Ibsen’s ‘social plays’ were products of the emergence of a ‘mass reading public’ in Scandinavia from the 1870s, as well as being hugely successful theatre plays, and their market potential was anticipated. Ibsen’s commercial success enhanced his literary autonomy, allowing him to concentrate solely on his dramatic authorship, and the expansion of the literary market allowed literature in general to expand into a relatively autonomous subsystem. But while the market provided literature with greater autonomy, the world of literature was at the same time constructed as an ‘inverse economy’, opposing ‘free’ art to demand and ‘bourgeois’ recognition. Ghosts (1881) seemed to be a perfect illustration of the irreconcilable opposition between literary value and economic value. A remarkable feature of Ibsen’s career is that he managed to negotiate the difficult terrain between symbolic and ‘real’ economy in a way that eventually allowed him to maximize economic, social, and literary capital at one and the same time. The case of Ibsen illustrates how artistic autonomy was enhanced by an expanding literary market economy, and at the same time how autonomy had to be renegotiated under such conditions and how the real importance of economic success had to be obscured, misrepresented, or outright denied.

Prof. Robert Gildea, University of Oxford, “Historians, Literature and Art. The case of nineteenth century France”

This is a reflective communication on the learning curve of a my relation of literature and art to historical study over the last thirty years. It was prompted by correspondence in 2013 with editor of Nouvelle Histoire de la France contemporaine about the use of literary texts in historical writing.

It traces the use of literature and art in three ways over time: (i) the provision of local colour to historical description (ii) the development of a rather awkward model of studying culture: the high road of literary/artistic/musical relations together with a sociological study of production and consumption of culture (iii) following the lesson of the linguistic turn that texts are not reflections of reality but rather construct it, some ideas on how nineteenth-century France may be studied through the eyes of novelists as well as travellers, political commentators and economists, building in the contextualisation of time and place.
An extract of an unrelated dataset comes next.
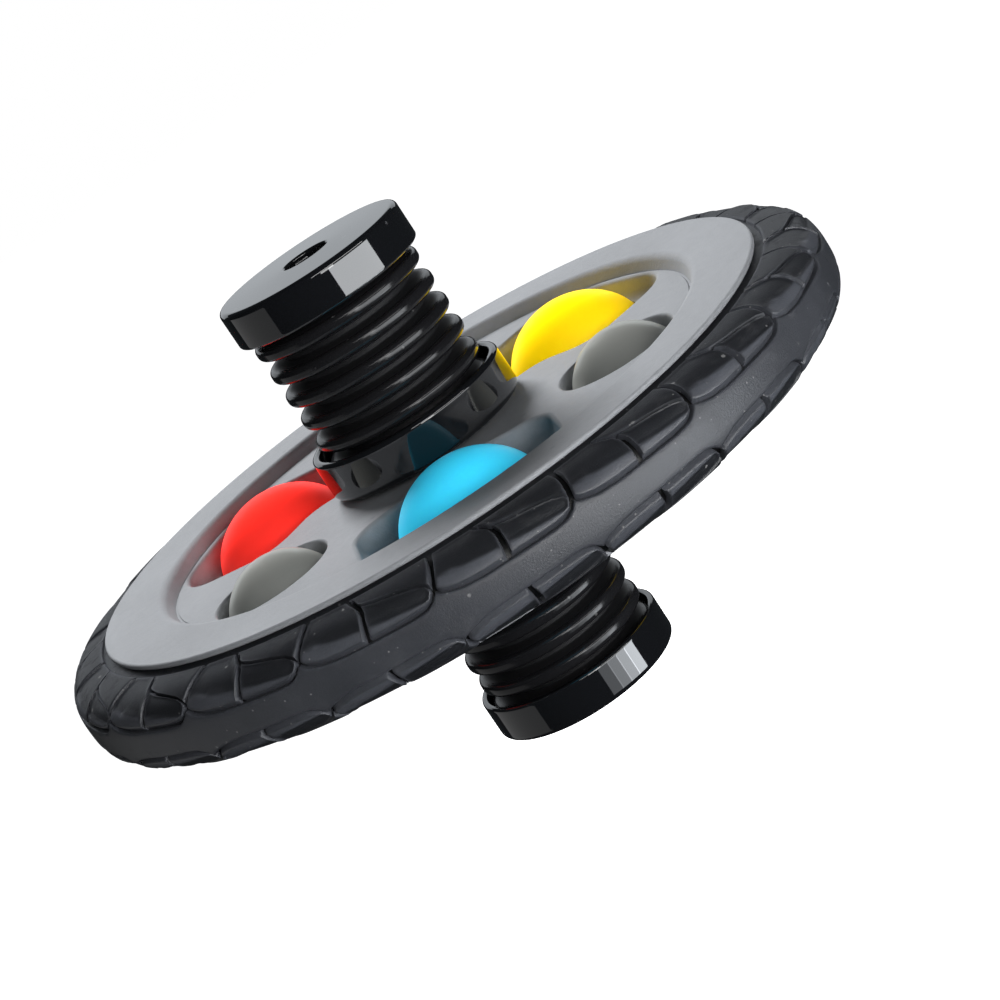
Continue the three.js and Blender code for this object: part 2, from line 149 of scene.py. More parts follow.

The piece finishes with lessons learned from a lecture on Daumier in his century given at the Royal Academy last November.
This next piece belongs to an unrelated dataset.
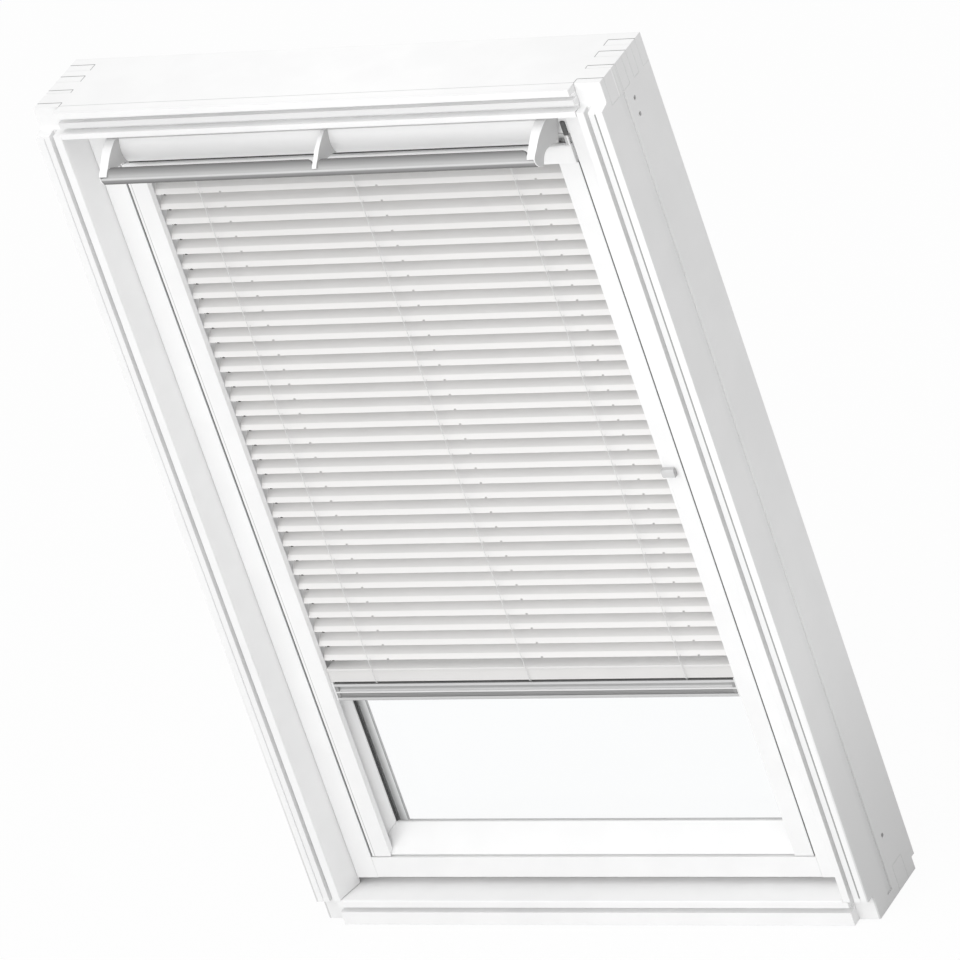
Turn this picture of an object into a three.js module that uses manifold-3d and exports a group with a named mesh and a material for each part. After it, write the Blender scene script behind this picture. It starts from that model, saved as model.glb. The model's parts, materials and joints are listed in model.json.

Mr Jonathan Paine, Que ‘vaut’ le récit? Narrative value and transaction in Dostoevsky’s The Brothers Karamazov

Writing for readers is as much an economic activity as a creative one. Authors must publish to get paid: publishers monetise manuscripts. This paper re-examines the role of narrative as economic transaction and the role of economic transaction in narrative, and proposes a framework for understanding how narrative behaves as an economic commodity. It illustrates the relevance of this approach by an analysis of aspects of Dostoevsky’s The Brothers Karamazov from this perspective and suggests that this leads to a significant reappraisal of Dostoevsky’s narrative technique.

Prof. William Mills Todd III, Dostoevsky and the Moral Hazards of Serial Publication

This paper draws upon a venerable notion in economics, moral hazard, to explore the literary field of mid nineteenth century Russia. A moral hazard arises when a party will take a risk because the costs would be felt by the other party in the transaction. Almost every canonical nineteenth century novel was published in serial form in a “thick journal.” In this paper I explore three sets of interactions involved in serial publication: writer – publisher, writer+publisher – censor, writer – reader. MR, I argue, to explore the ways in which risk involved much more for these agents than the interpretation of texts.